There was a spring in my step as I got off the luas and made my way to The Shelbourne. I had brought my notebook with me so that I could jot down key economic terms with which to regale my friends in the future. I felt like a proper journalist.

Outside the Shelbourne, a group of middle-aged Americans was getting ready for an expensive meal in the city. I know this because the ladies were dressed in exquisite skirts with lace trimmings and because the mean were smoking cigars. And because they were outside the Shelbourne.

I approached the doorman who was guarding the rotating glass entrance door.

“Good evening, Madam” he said with a gallant Polish accent.
“Hello there”, I replied, deilghted at his attentiveness. “I’m here for the public meeting”
“The Sinn Féín talk, Madam?”
“Yes indeed”
“I believe it is full, Madam”
I gulped. It could not be.
“Oh what a shame!” I replied, downcast, imploringly.
He paused. “Maybe if you wait a few minutes for people to be seated we may be able to accommodate you”

I beamed. What a sterling human being he was.

As I leaned gracelessly against the railings I watched the traffic that was making its way in and out of the building. Some wealthy Arabs, more loud Americans and some glamourous French. And then a steady trickle of grubby Dubliners in hoodys and jeans. Again and again I heard the phrase “I believe it’s full, Sir”

I became alarmed. After some time I returned to my Polish friend and asked him what my prospects were.

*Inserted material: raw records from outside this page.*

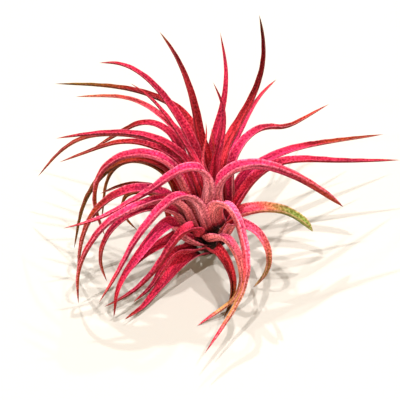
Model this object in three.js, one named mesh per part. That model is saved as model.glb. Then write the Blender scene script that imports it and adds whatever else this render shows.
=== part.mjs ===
// An air plant: a rosette of narrow, channelled leaves round one short stem, resting on a flat
// surface on the stem's foot and on the tips of its lowest leaves. Millimetres, +Z up. The origin is
// the centre of the stem's foot, on the surface. -Y is the front and +X is the right.
import * as THREE from 'three'

// Driving dimensions of the stem.
const FOOT_RADIUS = 2.4
const STEM_WAIST_RADIUS = 4.6
const STEM_WAIST_HEIGHT = 7
const STEM_TOP_RADIUS = 1.8
const STEM_TOP_HEIGHT = 19
const STEM_SIDES = 20

// Driving dimensions that all leaves share.
const SEAT_GAP = 0.5
const LEAF_THICKNESS = 0.9
const CHANNEL_DEPTH = 0.22
const FLANK_REACH = 0.6
const FLANK_THICKNESS_SHARE = 0.85
const RINGS = 24
const BASE_WIDTH_SHARE = 0.7
const FULL_WIDTH_AT = 0.15
const TIP_WIDTH_SHARE = 0.1
const BLUNT_WIDTH_SHARE = 0.5
const TAPER_POWER = 1.25
const TURNED_AT = 0.35
const TIP_THICKNESS_SHARE = 0.7

// How the blades press each other apart.
const SAMPLE_STEP = 1.1
const BALL_SPACING = 1.7
const EDGE_BALL_REACH = 0.33
const EDGE_BALL_LIFT = 0.4
const SPREAD_ROUNDS = 12
const PRESS_PASSES = 300
const LEAN_SHARE = 0.5
const HELD_POINTS = 8
const HELD_PASSES = 200
const SEAT_HOLD = 0.07

const COLOURS = {
  rose: '#d8325f',
  pink: '#e8497f',
  wine: '#8a1626',
  olive: '#8c8a45',
  base: '#c98a80'
}

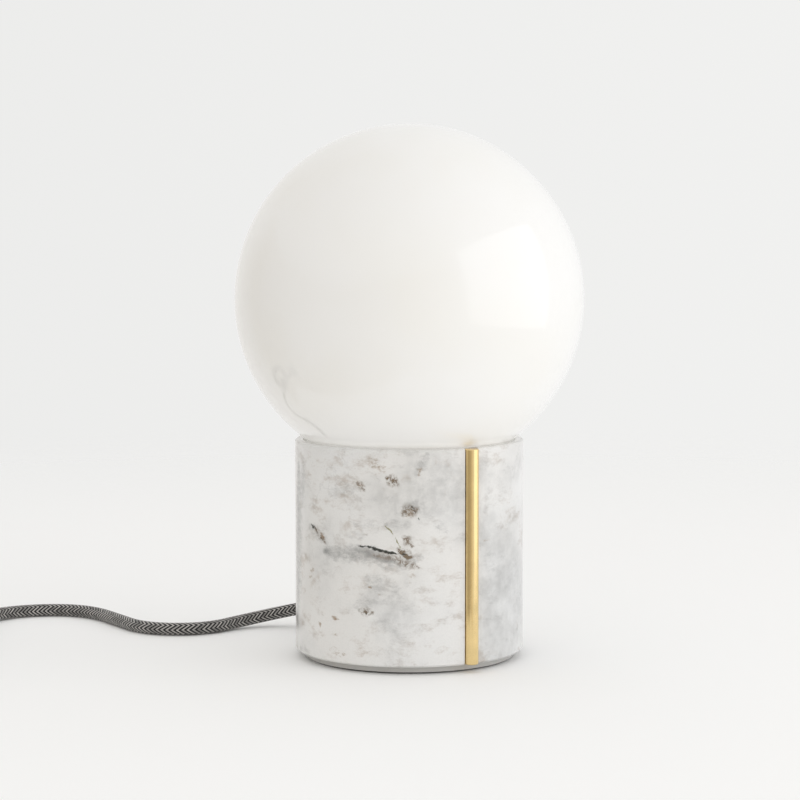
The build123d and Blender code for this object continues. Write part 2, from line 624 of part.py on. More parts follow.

He must have sensed my economic passion. He sighed “You may go in Madam. Turn left at the pillar and enquire there whether you may enter the meeting”.

The Shelbourne Hotel


I almost stumbled in my excitement and as a result briefly got stuck in the rotating door. Once in however I rushed to the attendant by the pillar.
“Excuse me, I was wondering whether there might be space for me in the meeting?
“No, It’s full”.

What. With those three words my heart sank.

My bubble burst, I turned away dejected and slumped out the rotating doors, past the doorman and back to the luas stop.

€3.50 for a return luas fare only to be turned away at the door! What an absolute waste. Needless expenditure. That’s exactly what got us into the mess we’re in.